_SUPPLIED INFORMATION_
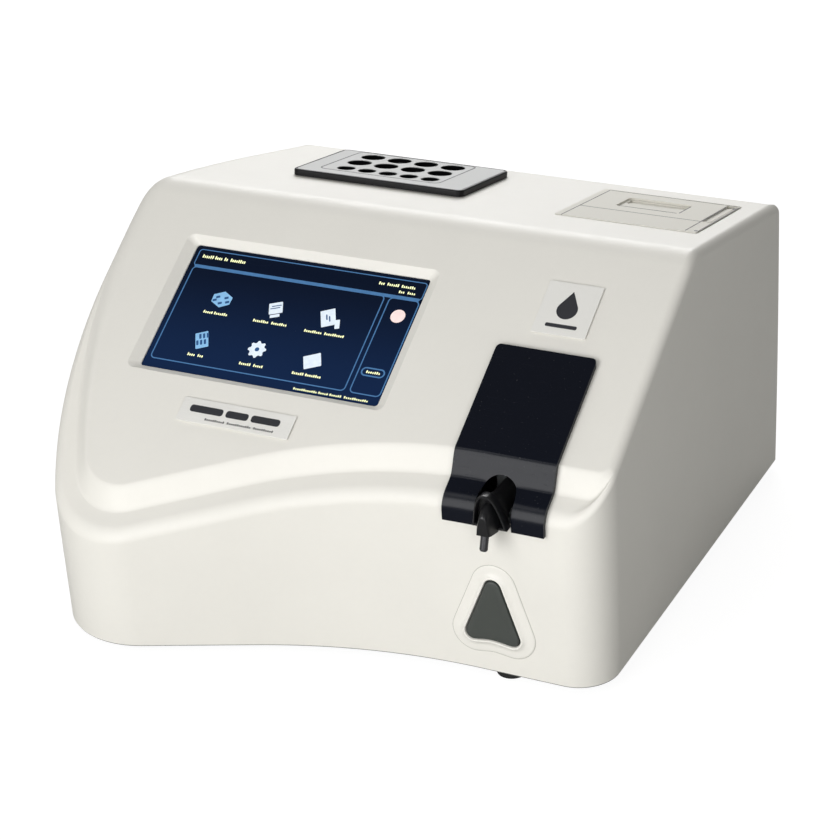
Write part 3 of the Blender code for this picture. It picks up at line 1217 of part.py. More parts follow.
def make_pump(root):
    floor = BASE_LOW + BASE_SHEET + GAP
    centre_z = floor + PUMP_STAND + PUMP_SIZE / 2
    upright = (math.pi / 2, 0.0, 0.0)
    at = (PUMP_X, PUMP_Y, centre_z)
    body = add("pump_body", slab(PUMP_SIZE, PUMP_SIZE, -PUMP_THICKNESS, 0.0, PUMP_CORNER), PEARL, root, at, upright)
    stand_bm = slab(PUMP_SIZE, PUMP_THICKNESS, floor, centre_z - PUMP_SIZE / 2 + PUMP_CORNER)
    fuse(body, add("pump_stand", stand_bm, None, root, (PUMP_X, PUMP_Y + PUMP_THICKNESS / 2, 0.0)))
    pocket_bm = turned([(PUMP_POCKET_RADIUS, -PUMP_POCKET_DEPTH), (PUMP_POCKET_RADIUS, PAST)], 32)
    cut(body, add("pump_pocket", pocket_bm, None, root, at, upright))
    bore = SHAFT_RADIUS + GAP
    bore_bm = turned([(bore, -PUMP_THICKNESS - PAST), (bore, PAST)], 16)
    cut(body, add("pump_bore", bore_bm, None, root, at, upright))
    low = -PUMP_POCKET_DEPTH + GAP
    high = low + PUMP_ROTOR_HEIGHT
    rotor_bm = turned([(PUMP_HUB_RADIUS, low), (PUMP_HUB_RADIUS, high), (SHAFT_RADIUS, high), (SHAFT_RADIUS, low)], 24, True)
    rotor = add("pump_rotor", rotor_bm, BLACK, root, at, upright)
    for k in range(PUMP_ROLLERS):
        turn = math.tau * k / PUMP_ROLLERS
        x = PUMP_ARM_RADIUS * math.cos(turn)
        y = PUMP_ARM_RADIUS * math.sin(turn)
        roller_bm = turned([(PUMP_ROLLER_RADIUS, low), (PUMP_ROLLER_RADIUS, high)], 10, x=x, y=y)
        arm_low = low + PUMP_ROTOR_HEIGHT / 3
        arm_high = high - PUMP_ROTOR_HEIGHT / 3
        start = SHAFT_RADIUS + GAP
        arm_bm = slab(PUMP_ARM_RADIUS - start, PUMP_ROLLER_RADIUS, arm_low, arm_high, x=(PUMP_ARM_RADIUS + start) / 2)
        bmesh.ops.rotate(arm_bm, verts=arm_bm.verts, matrix=Matrix.Rotation(turn, 3, "Z"))
        fuse(rotor, add(f"pump_roller_{k}", roller_bm, None, root, at, upright))
        fuse(rotor, add(f"pump_arm_{k}", arm_bm, None, root, at, upright))
    motor_low = -PUMP_THICKNESS - GAP - PUMP_MOTOR_LENGTH
    spindle = SHAFT_RADIUS - SHAFT_PLAY
    motor_bm = turned([
        (PUMP_MOTOR_RADIUS, motor_low),
        (PUMP_MOTOR_RADIUS, -PUMP_THICKNESS - GAP),
        (spindle, -PUMP_THICKNESS - GAP),
        (spindle, high),
    ], 24)
    add("pump_motor", motor_bm, STEEL, root, at, upright)


def stand_on_origin(root):
    """Moves everything so that the middle of its box's underside is the origin."""
    bpy.context.view_layer.update()
    graph = bpy.context.evaluated_depsgraph_get()
    corners = []
    for thing in bpy.context.scene.objects:
        if thing.type == "MESH" and not thing.hide_render:
            solid = thing.evaluated_get(graph)
            corners.extend(solid.matrix_world @ Vector(corner) for corner in solid.bound_box)
    low = [min(corner[axis] for corner in corners) for axis in range(3)]
    high = [max(corner[axis] for corner in corners) for axis in range(3)]
    root.location = (-(low[0] + high[0]) / 2, -(low[1] + high[1]) / 2, -low[2])


def make_electronics(root):
    floor = BASE_LOW + BASE_SHEET + GAP
    low = floor + BOARD_LIFT
    at = (BOARD_X, BOARD_Y, 0.0)
    board = add("main_board", slab(BOARD_WIDTH, BOARD_DEPTH, low, low + BOARD_THICKNESS), BOARD_GREEN, root, at)
    for x in (-1, 1):
        for y in (-1, 1):
            post_at = (BOARD_X + x * (BOARD_WIDTH / 2 - STANDOFF_INSET), BOARD_Y + y * (BOARD_DEPTH / 2 - STANDOFF_INSET), 0.0)
            post_bm = turned([(STANDOFF_RADIUS, floor), (STANDOFF_RADIUS, low + BOARD_THICKNESS / 2)], 8)
            fuse(board, add(f"standoff_{x}_{y}", post_bm, None, root, post_at))
    top = low + BOARD_THICKNESS / 2
    chip_bm = slab(CHIP_SIZE, CHIP_SIZE, top, top + CHIP_HEIGHT, x=CHIP_X)
    plug_bm = slab(PLUG_WIDTH, PLUG_DEPTH, top, top + PLUG_HEIGHT, y=PLUG_Y)
    fuse(board, add("board_chip", chip_bm, None, root, at), add("board_plug", plug_bm, None, root, at))
    supply_at = (SUPPLY_X, SUPPLY_Y, 0.0)
    supply_bm = slab(SUPPLY_WIDTH, SUPPLY_DEPTH, floor, floor + SUPPLY_HEIGHT, SUPPLY_CORNER)
    supply = add("power_supply", supply_bm, STEEL, root, supply_at)
    places = [(step, 0.0) for step in spaced(SUPPLY_SLOTS, SUPPLY_SLOT_PITCH)]
    top = floor + SUPPLY_HEIGHT
    slots_bm = slots(places, SUPPLY_SLOT_WIDTH, SUPPLY_SLOT_LENGTH, top - SUPPLY_SLOT_DEPTH, top + PAST)
    cut(supply, add("supply_slots", slots_bm, None, root, supply_at))


clear_scene()

CREAM = look("case_cream", (0.78, 0.76, 0.69), 0.42)
CREAM_LIGHT = look("bezel_cream", (0.82, 0.81, 0.76), 0.40)
NAVY = look("screen_glass", (0.010, 0.025, 0.070), 0.12)
GLOSS_NAVY = look("cover_navy", (0.012, 0.016, 0.028), 0.16)
BLACK = look("black_moulding", (0.015, 0.015, 0.017), 0.38)
BLACK_STEEL = look("dark_metal", (0.020, 0.020, 0.022), 0.35, 0.6)
KEY_GREY = look("key_grey", (0.050, 0.056, 0.052), 0.45)
PEARL = look("pale_plastic", (0.80, 0.80, 0.77), 0.45)
SILVER = look("silver_label", (0.55, 0.55, 0.54), 0.35, 0.3)
ALUMINIUM = look("aluminium", (0.62, 0.63, 0.65), 0.35, 1.0)
ALUMINIUM_DARK = look("dark_aluminium", (0.10, 0.10, 0.11), 0.40, 0.8)
STEEL = look("steel", (0.55, 0.56, 0.57), 0.32, 1.0)
COPPER = look("heater_foil", (0.45, 0.22, 0.08), 0.40, 0.6)
RUBBER = look("rubber", (0.018, 0.018, 0.018), 0.75)
PAPER = look("paper", (0.85, 0.85, 0.84), 0.80)
CERAMIC = look("ceramic", (0.78, 0.76, 0.70), 0.55)
GREY_PAINT = look("grey_paint", (0.52, 0.52, 0.50), 0.50)
BOARD_GREEN = look("board_green", (0.020, 0.120, 0.050), 0.45)
CLEAR = look("clear_glass", (0.80, 0.84, 0.86), 0.05, 0.0, 0.35)

ROOT = frame("analyzer", None, (0.0, 0.0, 0.0))
SLOPE = frame("slope_frame", ROOT, (0.0, CREASE_Y, CREASE_Z), SLOPE_ANGLE)
ROOF = frame("roof_frame", ROOT, (0.0, CREASE_Y, CREASE_Z), -ROOF_ANGLE)
FRONT = frame("front_frame", ROOT, (0.0, FRONT_Y, 0.0), math.pi / 2)
NEAR_SKIN = add("near_skin", case_skin(GAP, 8, 0.0), None, ROOT)

make_case(ROOT, SLOPE, ROOF, FRONT)
make_screen(SLOPE)
make_plates(SLOPE)
make_cover(ROOT, NEAR_SKIN)
make_aspirator(ROOT)
make_start_key(FRONT, NEAR_SKIN)
make_incubator(ROOT, ROOF)
make_printer(ROOF)
make_base(ROOT)
make_rear(ROOT)
make_optics(ROOT)
make_pump(ROOT)
make_electronics(ROOT)
stand_on_origin(ROOT)
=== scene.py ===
"""Benchtop chemistry analyzer: finishes and fine shapes laid over its frame, in a plain studio."""

import json
import math

import bmesh
import bpy
from bpy.props import FloatProperty, FloatVectorProperty, IntProperty, PointerProperty
from mathutils import Matrix, Vector

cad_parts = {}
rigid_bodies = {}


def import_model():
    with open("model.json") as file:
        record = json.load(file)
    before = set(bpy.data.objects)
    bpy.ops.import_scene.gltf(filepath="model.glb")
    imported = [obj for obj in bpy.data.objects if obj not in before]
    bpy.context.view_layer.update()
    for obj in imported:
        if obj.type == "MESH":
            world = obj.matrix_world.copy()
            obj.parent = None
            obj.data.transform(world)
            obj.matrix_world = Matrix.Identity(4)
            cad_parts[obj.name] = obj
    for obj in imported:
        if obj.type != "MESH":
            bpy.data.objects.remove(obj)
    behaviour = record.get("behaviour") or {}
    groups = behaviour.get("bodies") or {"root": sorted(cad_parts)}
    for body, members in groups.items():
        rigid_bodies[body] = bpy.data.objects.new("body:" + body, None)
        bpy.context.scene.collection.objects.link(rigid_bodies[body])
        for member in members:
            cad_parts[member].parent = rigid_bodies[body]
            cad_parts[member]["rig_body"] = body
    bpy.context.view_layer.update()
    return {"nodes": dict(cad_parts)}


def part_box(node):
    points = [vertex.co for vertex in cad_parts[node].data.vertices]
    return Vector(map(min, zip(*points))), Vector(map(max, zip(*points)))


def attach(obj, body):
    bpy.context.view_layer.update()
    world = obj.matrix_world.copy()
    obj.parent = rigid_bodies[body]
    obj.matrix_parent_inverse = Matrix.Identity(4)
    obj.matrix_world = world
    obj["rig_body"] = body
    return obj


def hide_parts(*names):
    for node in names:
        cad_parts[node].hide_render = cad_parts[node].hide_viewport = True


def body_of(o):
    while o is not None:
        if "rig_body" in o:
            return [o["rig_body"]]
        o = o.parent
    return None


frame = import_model()

bl_info = {
    "name": "Benchtop Analyzer Finish",
    "version": (1, 0, 0),
    "blender": (4, 5, 0),
    "location": "3D View > Sidebar > Analyzer",
    "description": "Moulded case, lit screen, sampler, incubator, printer and studio of a benchtop analyzer",
    "category": "Object",
}

# Fits
WALL = 0.003
GAP = 0.0003
SLIDE_GAP = 0.0004
SMALLEST_RADIUS = 0.0004
PAST = 0.004
TALL = 0.250

# The case, laid out from the skirt's lower edge, inside the box of its frame
RIGHT_X = 0.1684
CHEEK_X = -0.1908
FRONT_Y = -0.0055
REAR_Y = 0.286
PANEL_Y = 0.2757
BARREL = 0.0006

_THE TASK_
Within the material above, transcribe exactly the lines that run from the line holding "make_case(ROOT, SLOPE, ROOF, FRONT)" through the line holding "for member in".

_RESULT OF THE EXERCISE_
make_case(ROOT, SLOPE, ROOF, FRONT)
make_screen(SLOPE)
make_plates(SLOPE)
make_cover(ROOT, NEAR_SKIN)
make_aspirator(ROOT)
make_start_key(FRONT, NEAR_SKIN)
make_incubator(ROOT, ROOF)
make_printer(ROOF)
make_base(ROOT)
make_rear(ROOT)
make_optics(ROOT)
make_pump(ROOT)
make_electronics(ROOT)
stand_on_origin(ROOT)
=== scene.py ===
"""Benchtop chemistry analyzer: finishes and fine shapes laid over its frame, in a plain studio."""

import json
import math

import bmesh
import bpy
from bpy.props import FloatProperty, FloatVectorProperty, IntProperty, PointerProperty
from mathutils import Matrix, Vector

cad_parts = {}
rigid_bodies = {}


def import_model():
    with open("model.json") as file:
        record = json.load(file)
    before = set(bpy.data.objects)
    bpy.ops.import_scene.gltf(filepath="model.glb")
    imported = [obj for obj in bpy.data.objects if obj not in before]
    bpy.context.view_layer.update()
    for obj in imported:
        if obj.type == "MESH":
            world = obj.matrix_world.copy()
            obj.parent = None
            obj.data.transform(world)
            obj.matrix_world = Matrix.Identity(4)
            cad_parts[obj.name] = obj
    for obj in imported:
        if obj.type != "MESH":
            bpy.data.objects.remove(obj)
    behaviour = record.get("behaviour") or {}
    groups = behaviour.get("bodies") or {"root": sorted(cad_parts)}
    for body, members in groups.items():
        rigid_bodies[body] = bpy.data.objects.new("body:" + body, None)
        bpy.context.scene.collection.objects.link(rigid_bodies[body])
        for member in members:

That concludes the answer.